LAWS(J&K)-1973-10-8

MUNSHI Vs. MANGOO

Decided On October 30, 1973
MUNSHI Appellant
V/S
MANGOO Respondents

JUDGEMENT

(1.) MUNSHI and Mango are two brothers admittedly co -sharers in a khewat. A dispute arose regarding their possession over Khasra No. 1433 measuring 1 Kanal and 14 marlas situate in the village of Nonath Tehsil Hiranagar. Alleging that the plaintiff was in possession of whole of this land and the defendant dispossessed him from a piece of 10 marlas out of this khasra No ; the plaintiff filed a suit in the court of Munsiff Hiranagar, under section 9 of the Specific Relief Act (hereinafter called "the Act"). The suit was filed on 26 -3 -1969. There was no prayer regarding a decree for possession in respect of the remaining 1 kanal and 4 marlas of land. Subsequently, however, on 8 -4 -1969 when the suit was pending, the plaintiff made an application before the Tehsildar, Hiranagar, stating therein that he was in possession of 1 kanals and 4 marlas of land from khasra No: 1433 min but girdawari entries did not show him in possession. He, therefore, prayed that the entries in the girdawari may be corrected. The Tehsildar vide his order dated 19 -4 -1969 transferred this application to the Naib Tehsildar for enquiry. Before the Naib Tehsildar a number of witnesses appeared both for the plaintiff and the defendant. The two witnesses out of those produced by Mango also supported the case of the defendant regarding the defendant being in possession of the entire land. The Naib Tehsildar therefore found the defendant in possession of the entire land measuring 1 kanal 4 marlas and refused the prayer of the plaintiff for correcting the entries in the girdawari.
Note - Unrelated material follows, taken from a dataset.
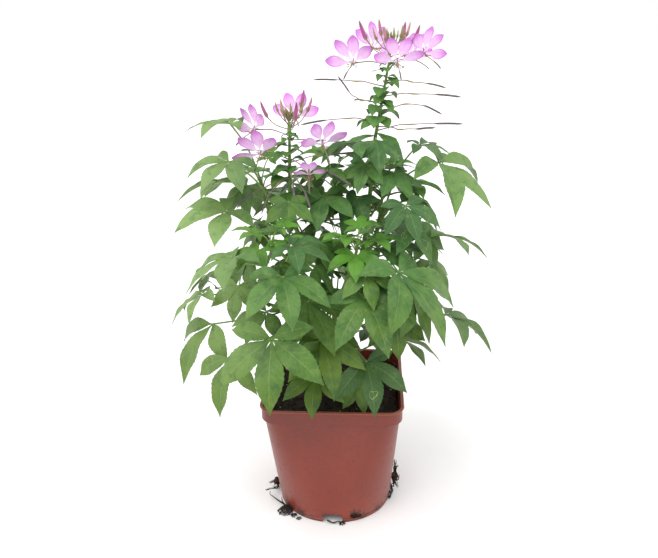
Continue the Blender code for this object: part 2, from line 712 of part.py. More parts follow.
def pod_path(start, out, stalk, rise, thin, pod, droop):
    """A spent flower: its stalk, the thin carrier beyond the node, and the pod at its end."""
    node = start + out * stalk + UP * rise
    carrier_end = node + out * thin - UP * thin * droop * 0.45
    tip = carrier_end + (out * math.cos(droop) - UP * math.sin(droop)) * pod
    sag = UP * 0.0008
    return [start + (node - start) * 0.3 + sag, start + (node - start) * 0.75 + sag * 2, node,
            node + (carrier_end - node) * 0.5 + sag, carrier_end + sag,
            carrier_end + (tip - carrier_end) * 0.5 + sag, tip]


def bract_path(start, out, length, rise):
    return [start + out * length * t + UP * (rise * t - length * 0.2 * t * t)
            for t in (0.12, 0.42, 0.72, 1.0)]


def axis_rings(solid, head, shares, radius, sides=STEM_SIDES):
    rings = []
    across = head.axis.cross(Vector((0, 1, 0))).normalized()
    level = head.axis.cross(across)
    for i, share in enumerate(shares):
        size = radius * (1 - 0.35 * i / len(shares))
        rings.append(solid.add([
            head.at(share) + (across * math.cos(turn) + level * math.sin(turn)) * size
            for turn in (2 * math.pi * k / sides for k in range(sides))]))
    for lower, upper in zip(rings, rings[1:]):
        solid.bridge(lower, upper)
    solid.cap(rings[0][::-1])
    solid.cap(rings[-1])
    return rings


def room_for(head):
    """A prism that keeps young leaves off the line where a flower head will stand."""
    room = Solid()
    axis_rings(room, head, (0.0, 0.5, 1.0), head.radius * 2.5)
    return room


def raceme_solid(name, crowd, head, pods, bracts):
    made = Solid()
    places = sorted([(row[0], "pod", row) for row in pods] + [(row[0], "bract", row) for row in bracts],
                    key=lambda place: place[0])
    half = 0.0010 / head.length
    shares = [0.0]
    for share, _, _ in places:
        low = max(share - half, shares[-1] + half * 0.4)
        shares += [low, low + half * 2]
    shares.append(1.0)
    rings = axis_rings(made, head, shares, head.radius)
    for i, (_, kind, row) in enumerate(places):
        face, centre = side_face(made, rings[1 + 2 * i], rings[2 + 2 * i], heading_vector(row[1]))

        def grow(turn, lean, stretch):
            out = heading_vector(row[1] + turn * 1.5)
            start = centre + out * head.radius
            if kind == "pod":
                _, _, stalk, rise, thin, pod, droop = row
                path = pod_path(start, out, stalk * MM, (rise + lean * 0.3) * MM, thin * MM,
                                pod * MM, droop + stretch * 0.02)
                thick, node, grain = FLOWER_STALK, FLOWER_STALK * 1.9, POD_THICKNESS
                sizes = [(thick, thick), (thick, thick), (node, node), (thick, thick),
                         (thick, thick), (grain, grain)]
            else:
                _, _, length, rise = row
                path = bract_path(start, out, length * MM, (rise + lean * 0.3) * MM)
                sizes = [(0.0016, 0.0009), (length * MM * 0.50, BLADE_THICKNESS),
                         (length * MM * 0.40, BLADE_THICKNESS)]
            made.limb(face, path, sizes, UP)

        crowd.settle_limb(f"{name} {kind} {row}", made, face, grow)
    crowd.add(made)
    return made


BUDS = {
    # name: cluster height, number of buds, first heading
    "left": (0.018, 12, 285),
    "right": (0.022, 14, 60),
}


def bud_cluster_solid(head, height, count, first):
    """The top of the raceme: upright buds in a spiral, the oldest lowest and largest."""
    made = Solid()
    top = Head.__new__(Head)
    top.base = head.at(1.0) + head.axis * GAP
    top.axis, top.length, top.radius = head.axis, height, head.radius * 0.65
    shares = [0.0]
    for i in range(count):
        shares += [0.06 + 0.88 * i / count, 0.06 + 0.88 * (i + 0.8) / count]
    shares.append(1.0)
    rings = axis_rings(made, top, shares, top.radius)
    for i in range(count):
        age = 1 - i / count
        out = heading_vector(first + GOLDEN_ANGLE * i)
        face, centre = side_face(made, rings[1 + 2 * i], rings[2 + 2 * i], out)
        size = 0.45 + 0.55 * age
        spread = 0.35 + 0.55 * age
        way = (out * spread + UP * (1.15 - 0.35 * age)).normalized()
        foot = centre + out * top.radius + way * 0.010 * (0.4 + age)
        bend = out * 0.0012
        path = [centre + out * top.radius * 1.2 + way * 0.003, foot - bend * 0.5, foot + way * BUD_LENGTH * size * 0.3,
                foot + way * BUD_LENGTH * size * 0.7 + bend * 0.3,
                foot + way * BUD_LENGTH * size - bend * 0.2]
        stalk = (FLOWER_STALK * 0.8, FLOWER_STALK * 0.8)
        wide = (BUD_WIDTH * size, BUD_WIDTH * size)
        made.limb(face, path, [stalk, stalk, wide, wide], out)
    return made


FLOWERS = {
    # raceme: share, stalk heading, facing, stalk mm, rise mm, petal share, lean, turn of the fan
    "right": [(0.98, 282, 274, 20, 2, 1.0, 24, 0), (0.96, 192, 246, 26, 2, 1.0, 16, 15),
              (1.0, 112, 120, 27, 8, 0.95, 8, 20), (1.0, 352, 308, 24, 6, 0.95, 16, -28),
              (0.92, 42, 30, 24, 6, 0.95, 20, 0)],
    "left": [(0.86, 216, 258, 24, -6, 1.05, 28, 24), (0.98, 176, 222, 25, 4, 0.95, 10, 18),
             (0.90, 336, 286, 26, -2, 1.0, 24, 6), (1.02, 80, 84, 20, 8, 0.95, 10, 0),
             (0.60, 306, 270, 22, -12, 0.70, 30, 0)],
}


def flower_solid(start, out, facing, stalk, rise, petal, lean, turn, extra=0.0):
    """An open flower: four petals that stand up like a fan, with the young pod in front."""
    made = Solid()
    heart = start + out * stalk + UP * rise
    across = facing.cross(UP)
    low, high, faces = made.hub(heart, facing, UP, PETAL_ANGLES, 0.0014, 0.0022 + extra)
    for angle, face in zip(PETAL_ANGLES, faces):
        spin = math.radians(angle + turn)
        flat = UP * math.cos(spin) + across * math.sin(spin)
        tip_lean = math.radians(lean)
        way = flat * math.cos(tip_lean) + facing * math.sin(tip_lean)
        normal = (facing * math.cos(tip_lean) - flat * math.sin(tip_lean)).normalized()
        length = petal * PETAL_LENGTH
        path = [heart + way * length * t - normal * length * 0.14 * t * (1 - t) * 2
                for t in (0.26, 0.55, 0.82, 1.0)]
        width = PETAL_WIDTH * petal
        thickness = PETAL_THICKNESS + extra
        sizes = [(0.0012 + extra, 0.0008), (width * 0.8, thickness), (width, thickness)]
        made.limb(face, path, sizes, normal)
    thin = FLOWER_STALK + extra
    back = start - heart
    route = [heart - facing * 0.0035 - UP * 0.0004, heart - facing * 0.002 + back * 0.5 + UP * 0.0016, start]
    made.limb(low, route, [(thin, thin), (thin, thin)], across)
    ahead = (facing - UP * 0.55).normalized()
    pod = [heart + ahead * 0.004, heart + ahead * 0.010 + UP * 0.0006,
           heart + ahead * 0.016 + UP * 0.0008, heart + ahead * 0.021]
    slim = (thin * 0.7, thin * 0.7)
    made.limb(high, pod, [slim, slim, (thin, thin)], across)
    return made


def place_flower(name, crowd, head, row):
    share, heading, facing, stalk, rise, petal, lean, turn = row
    out = heading_vector(heading)
    start = head.at(share) + out * (head.radius + GAP * 2)

    def make(swing, tip, stretch, extra):
        outward = heading_vector(heading + swing)
        return flower_solid(start, outward, heading_vector(facing + swing), stalk * MM * (1 + stretch * 0.01),
                            (rise + tip * 0.4) * MM, petal, lean + tip * 0.5, turn, extra)

    return crowd.settle(name, make)


# ---- roots at the drain notches ----------------------------------------------------------------

ROOT_TUFTS = {
    # side: heading, the lump's height and how far it stands off the wall in mm, and the strands as
    # (first way, slide, reach, rise) in mm
    "left": (180, 4.5, 4.229126, [(0, 4, 6, 8), (62, 9, 11, 6), (-62, -10, 12, 13)]),
    "right": (0, 13.0, 3.717476, [(0, -2, 0, 19), (62, 7, 3, -6), (-62, -6, 4, 9)]),
}


def root_tuft_solid(heading, height, off, strands):
    """A lump of roots and soil pushed out of a drain notch, with a few strands."""
    made = Solid()
    out = heading_vector(heading + POT_TURN)
    side = UP.cross(out)
    base = out * (wall_half(height * MM) + off * MM) + UP * height * MM
    low, high, faces = made.hub(base, out, UP, (0, 62, -62, 124, -124, 180), 0.0036, 0.0044)
    made.cap(low)
    made.cap(high)
    for (way, slide, reach, rise), face in zip(strands, faces):
        turn = math.radians(way)
        first = UP * math.cos(turn) + out.cross(UP) * math.sin(turn)
        start = base + first * 0.0044
        end = base + out * reach * MM + out.cross(UP) * slide * MM + UP * rise * MM
        bow = first * 0.002
        path = [start, start + (end - start) * 0.5 + bow, end]
        made.limb(face, path, [(0.0024, 0.0022), (0.0014, 0.0013)], out)
    for face in faces[3:]:
        made.cap(face)
    return made


# ---- the whole plant ---------------------------------------------------------------------------

def clear_scene():
    for obj in list(bpy.data.objects):
        bpy.data.objects.remove(obj)


def main():
    clear_scene()
    terracotta = make_material("terracotta_plastic", (0.36, 0.085, 0.052), 0.42)
    earth = make_material("potting_soil", (0.022, 0.015, 0.010), 0.95)
    root = make_material("root", (0.10, 0.060, 0.032), 0.9)
    stalk = make_material("stem", (0.16, 0.25, 0.05), 0.55)
    leaf = make_material("leaf", (0.075, 0.20, 0.035), 0.5)
    petal = make_material("petal", (0.74, 0.30, 0.80), 0.5)
    bud = make_material("bud", (0.38, 0.13, 0.26), 0.55)

    stems = make_stems()
    crowd = Crowd()
    make_pot(terracotta)
    make_soil(earth, [stems["main_stem"]])
    for side, tuft in ROOT_TUFTS.items():
        root_tuft_solid(*tuft).build(f"root_tuft_{side}", root)

    for name in ("main_stem", "right_stem"):
        solid = stems[name].solid()
        crowd.add(solid)
        solid.build(name, stalk)
    heads = {side: Head(stems[row[0]], row[1], Vector((*row[2], 0.0))) for side, row in RACEMES.items()}
    placed = len(crowd.trees)
    for head in heads.values():
        crowd.add(room_for(head))
    bare = {name: stems[name].solid() for name in YOUNG_LEAVES}
    for name, young in YOUNG_LEAVES.items():
        start = len(crowd.trees)
        for other in bare:
            if other != name:
                crowd.add(bare[other])
        shoot = shoot_solid(crowd, stems[name], *young)
        del crowd.trees[start:-1]
        shoot.build(name, stalk)
    del crowd.trees[placed:placed + len(heads)]

    for side, head in heads.items():
        cluster = bud_cluster_solid(head, *BUDS[side])
        crowd.add(cluster)
        cluster.build(f"{side}_bud_cluster", bud)
    for side, head in heads.items():
        name = f"{side}_raceme"
        raceme_solid(name, crowd, head, *RACEMES[side][3:]).build(name, stalk)
    for side, head in heads.items():
        for number, row in enumerate(FLOWERS[side], 1):
            name = f"{side}_flower_{number}"
            place_flower(name, crowd, head, row).build(name, petal)
    for number, row in enumerate(LEAVES, 1):
        name = f"leaf_{number:02d}"
        place_leaf(name, crowd, stems, row).build(name, leaf)


main()
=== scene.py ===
import json
import math
import random
from collections import namedtuple

import bmesh
import bpy
from mathutils import Matrix, Vector, noise
from mathutils.bvhtree import BVHTree

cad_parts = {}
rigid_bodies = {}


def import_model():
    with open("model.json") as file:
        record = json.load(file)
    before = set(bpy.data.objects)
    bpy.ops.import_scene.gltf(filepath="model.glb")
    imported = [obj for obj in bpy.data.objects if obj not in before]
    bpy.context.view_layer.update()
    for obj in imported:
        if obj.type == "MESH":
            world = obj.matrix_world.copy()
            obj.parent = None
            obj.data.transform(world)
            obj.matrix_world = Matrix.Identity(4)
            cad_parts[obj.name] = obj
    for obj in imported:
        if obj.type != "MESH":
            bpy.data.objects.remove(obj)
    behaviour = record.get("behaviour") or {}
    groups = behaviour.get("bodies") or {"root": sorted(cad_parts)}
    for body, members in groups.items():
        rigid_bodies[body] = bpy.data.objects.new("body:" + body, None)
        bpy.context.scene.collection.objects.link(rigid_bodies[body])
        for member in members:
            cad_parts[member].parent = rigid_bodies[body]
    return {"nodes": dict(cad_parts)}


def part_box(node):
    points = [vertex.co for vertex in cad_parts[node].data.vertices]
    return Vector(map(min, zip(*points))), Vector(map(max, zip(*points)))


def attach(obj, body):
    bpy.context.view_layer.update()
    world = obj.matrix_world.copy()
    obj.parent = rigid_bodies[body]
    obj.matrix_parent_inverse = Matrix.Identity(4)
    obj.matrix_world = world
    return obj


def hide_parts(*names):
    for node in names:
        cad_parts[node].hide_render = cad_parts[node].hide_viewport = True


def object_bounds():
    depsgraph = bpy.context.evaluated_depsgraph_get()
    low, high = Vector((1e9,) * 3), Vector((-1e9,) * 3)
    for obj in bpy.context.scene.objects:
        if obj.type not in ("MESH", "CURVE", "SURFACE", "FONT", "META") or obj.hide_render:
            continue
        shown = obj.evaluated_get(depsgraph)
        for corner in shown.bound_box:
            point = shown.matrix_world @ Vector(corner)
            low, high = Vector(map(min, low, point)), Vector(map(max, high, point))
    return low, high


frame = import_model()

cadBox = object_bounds()
cadNodes = frame["nodes"]
up = Vector((0, 0, 1))
mm = 0.001
goldenAngle = 137.5  # degrees from each leaf on a stem to the next
print("frame loaded:", len(cadNodes), "nodes")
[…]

The plaintiff left the proceedings there and did not go up in appeal or revision against the finding of the Naib Tehsildar. He, however, made an application before the Munsiff seeking an amendment in the plaint. This application for amendment was made by him on 12 -5 -1969 in which he stated that by an accidental error only 10 marlas instead of 1 kanal and 14 marlas were included in the suit, otherwise, as a matter of fact, the whole of the land falling under khasra No: 1433 Min was taken possession of by the defendant unauthorisedly five days before the institution of the suit. After the amended plaint was filed the parties went to trail. Various issues which were framed by the trial court were ultimately decided by the Munsiff vide his judgment impugned in this revision application.
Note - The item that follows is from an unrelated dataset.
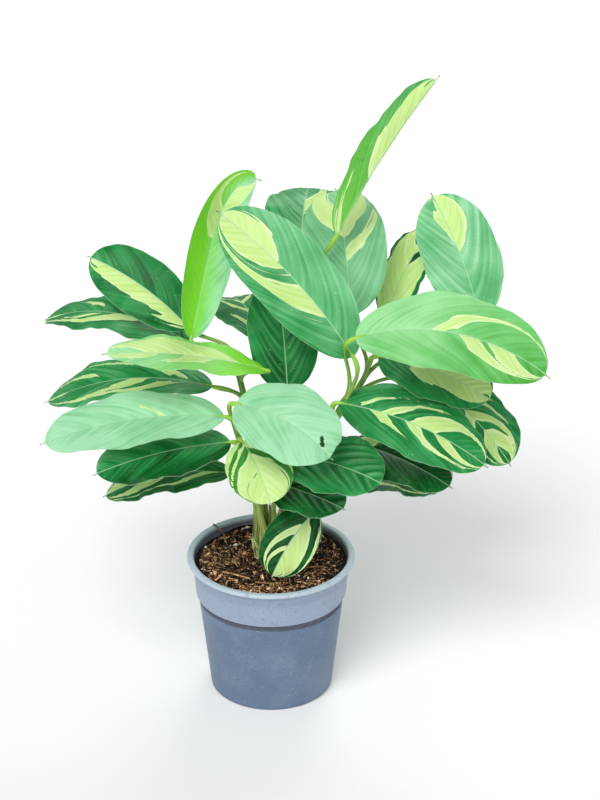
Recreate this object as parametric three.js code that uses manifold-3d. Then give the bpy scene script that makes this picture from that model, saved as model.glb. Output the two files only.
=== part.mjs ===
// Potted pilosa calathea: a moulded nursery pot, a plug of potting soil with a plain hole for each stalk,
// and one tight clump of leafy stems and single leaves. Millimetres, +Z up.
// The origin is under the middle of the pot, on the surface that it stands on.

import * as THREE from 'three';
import { mergeVertices } from 'three/addons/utils/BufferGeometryUtils.js';
import Module from 'manifold-3d';

const wasm = await Module();
wasm.setup();

// Pot
const potHeight = 105;
const rimRadius = 60;
const rimInnerRadius = 55.4;
const rimThickness = 3.2;
const rimBevel = 0.8;
const wallThickness = 1.4;
const bandTopRadius = 56;
const bandBottomRadius = 54;
const bandBottomZ = 75.5;
const grooveRadius = 50.6;
const grooveHeight = 4.8;
const grooveBevel = 0.6;
const bodyTopRadius = 51.8;
const baseRadius = 44;
const floorThickness = 2.2;
const drainHoleCount = 8;
const drainHoleRadius = 3.5;
const drainRingRadius = 31;
const roundSegments = 40;

// Soil
const soilTopZ = 99.5;
const soilMound = 1.6;
const soilLumpHeight = 0.9;
const soilRings = 5;
const soilSegments = 30;
const looseGap = 0.3;
const soilEdgeGap = 0.5;
const holeBottomZ = 72;
const drillOverrun = 12;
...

(2.) IT is worthwhile to note here that a copy of the report made by the Naib Tehsildar holding the defendant in possession of the land was also produced before the Munsiff, but the Munsiff has not made any mention of that report in the judgment.
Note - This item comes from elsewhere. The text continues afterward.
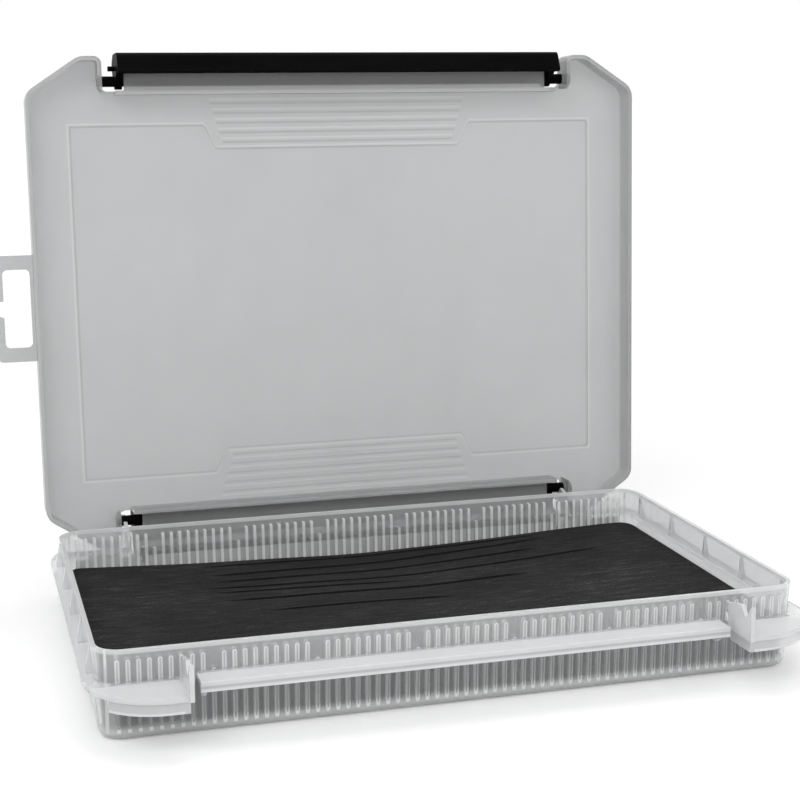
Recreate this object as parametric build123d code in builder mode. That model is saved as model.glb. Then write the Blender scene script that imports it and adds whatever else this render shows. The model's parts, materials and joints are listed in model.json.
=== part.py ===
# Flat tackle case for terminal tackle: a frosted tray and lid, a black bar along each long side and a slit
# foam pad. The front bar is the latch and the rear bar, the same moulding, is the hinge.
# Origin at the centre of the tray's underside, +X to the right, the latch side towards -Y, +Z up.
# Lengths are in millimetres and angles in degrees. The lid stands open, as it is shown.

from build123d import *
from math import atan, cos, degrees, hypot, radians, sin, sqrt
import os

# Whole case
BOX_W = 255.0            # lid and tray flange, left to right
BOX_D = 197.4            # lid, front ears to rear ears
BOX_H = 33.2             # table to the top of the shut lid
LID_OPEN = 92.7          # how far the lid stands open
LATCH_OUT = 38.0         # how far the latch hangs outward from shut
GAP = 0.3                # between pieces that rest on each other or slide

# Tray
SIDE_ROOM = 1.9          # from the rim out to the lid's skirt
NOTCH_ROOM = 11.3        # from the rim out to the back of the lid's notches
RIM_ROOM = 0.6           # from the rim up to the lid
DRAFT = 1.4              # how far each wall leans out from floor to rim
TRAY_R = 8.0
WALL = 1.5
FLOOR = 1.8
FOOT_R = 3.2

# Divider ribs on the long walls
RIB_PITCH = 3.43
RIB_W = 1.7
RIB_DEEP = 1.2
RIB_BELOW = 3.0          # from the rim down to the ribs
STUB_BELOW = 8.6
RIB_END = 7.0            # from the end of the rim in to the last rib, at least
STUB_EVERY = 10          # every tenth rib is a short stub

# Flange round each end of the tray, and what hangs under it
FLANGE_IN = 6.7          # from the lid's front edge
FLANGE_R = 25.0
FLANGE_DROP = 12.8       # from the top of the shut lid
FLANGE_T = 1.6
BUMPER_H = 4.4
BUMPER_T = 1.4
BUMPER_IN = 1.0
BUMPER_START = 1.0       # from the fin's inner face
BUMPER_LONG = 24.5
GUSSET_STEP = 31.0
GUSSET_SIDE = 2
GUSSET_T = 1.2
GUSSET_BELOW = 1.6
GUSSET_FOOT = 2.0

# Rails on the long walls that the bars hook under
RAIL_SHORT = 0.3         # the rail ends this much short of the bar
RAIL_DROP = 11.4         # from the top of the shut lid
RAIL_SHY = 0.5           # short of the back of the lid's notches
RAIL_T = 1.6
RAIL_R = 0.5
LIP_H = 3.6
NUB_IN = 1.0
NUB_T = 1.4
NUB_H = 6.9
NUB_FLAT = 2.5
NUB_BEVEL = 3.0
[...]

(3.) I would not have ordinarily interfered with the decree passed by the court below being fully conscious of the fact that there is very little scope to interfere with a finding of fact recorded by the trial court on an" appreciation of the evidence. But the whole approach adopted by the learned Munsiff in dealing with this case appears to me to fee erroneous. The error appears to be many fold. First that it was neither the case of the plaintiff nor of the defendant that the land in question was in their joint possession. Either party claimed to be in exclusive possession of the land. The learned Munsiff therefore was hardly in a position to come to a finding that the land was jointly in possession both of the plaintiff and the defendant. The plaintiff had to fail or succeed on the case put -forth by him in the plaint. In the course of the trial of a civil suit in which the issue is whether the plaintiff was in exclusive possession of the land in dispute and whether he was dispossessed therefrom within six months prior to the date of the institution of the suit the finding could either be that he was in possession within the aforesaid period and was dispossessed forcibly or that he was in possession. This has not been done in this case.